It is usually recommended that the reference library used for full pattern summation is measured on the same instrument as the sample using an identical 2\(\theta\) range and resolution. In some cases this is not feasible, and the reference library patterns may be from a different instrument to the sample. To allow for seamless use of samples and libraries from different instruments (measured on the same wavelength), fps() and afps() contain a logical harmonise argument (default = TRUE).

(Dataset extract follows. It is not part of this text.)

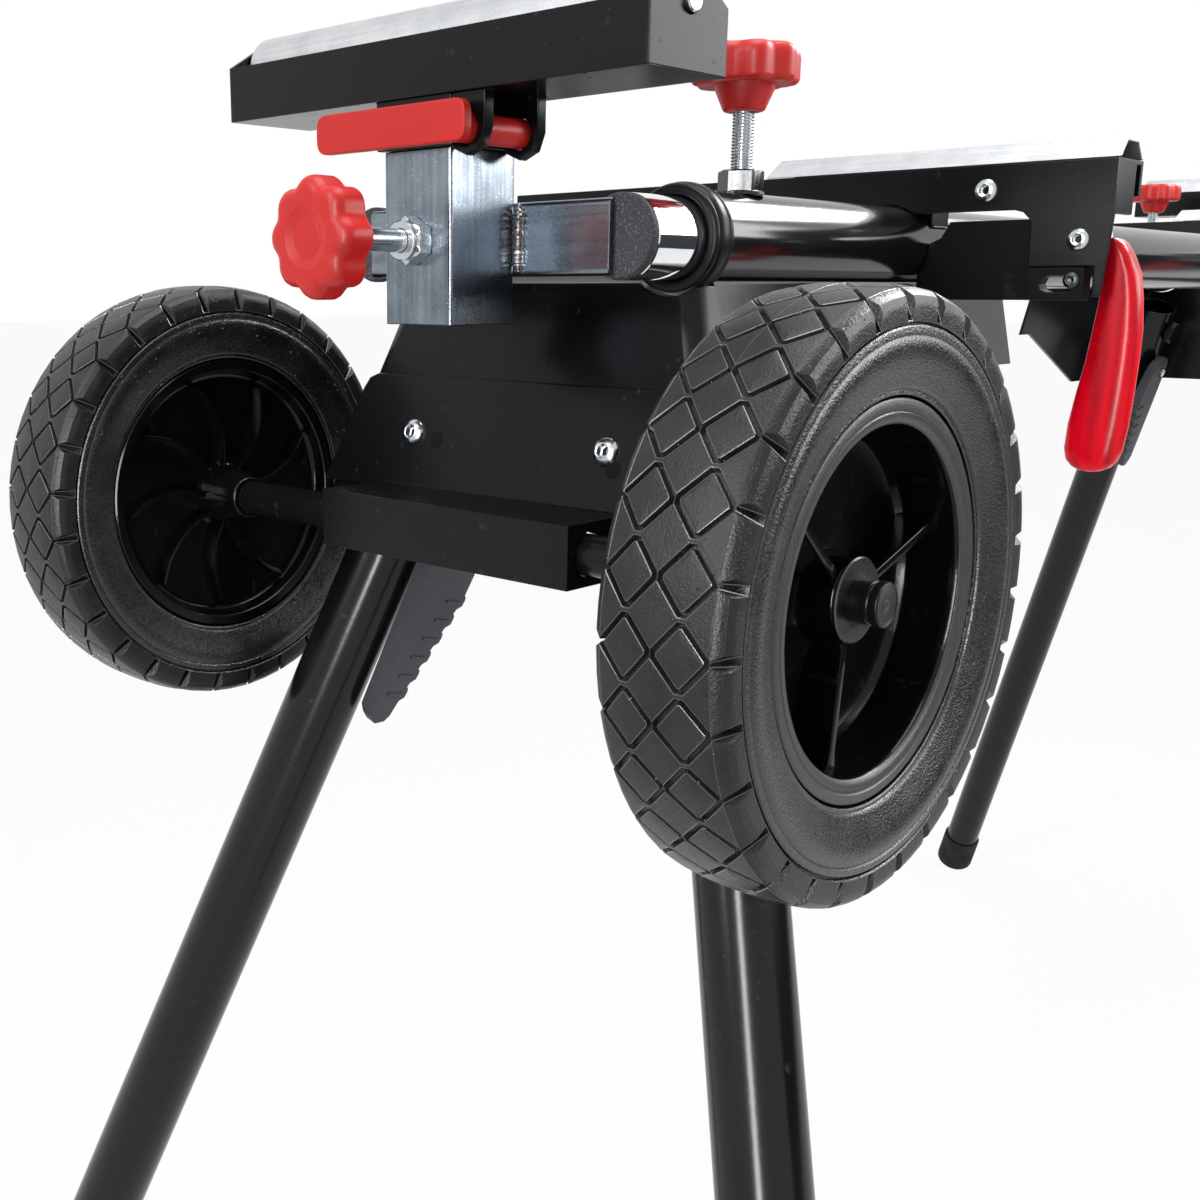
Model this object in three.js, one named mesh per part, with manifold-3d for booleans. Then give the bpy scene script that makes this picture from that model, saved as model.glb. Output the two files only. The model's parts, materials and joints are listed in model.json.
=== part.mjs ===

When the sample and library contain non-identical 2\(\theta\) axes, harmonise = TRUE will convert the data onto the same scale by determining the overlapping 2\(\theta\) range and interpolating to the coarsest resolution available.

#Create a sample with a shorter 2theta axis than the library
Mix1_short <- subset(rockjock_mixtures$Mix1, tth > 10 & tth < 55)

#Reduce the resolution by selecting only odd rows of the data
Mix1_short <- Mix1_short[seq(1, nrow(Mix1_short), 2),]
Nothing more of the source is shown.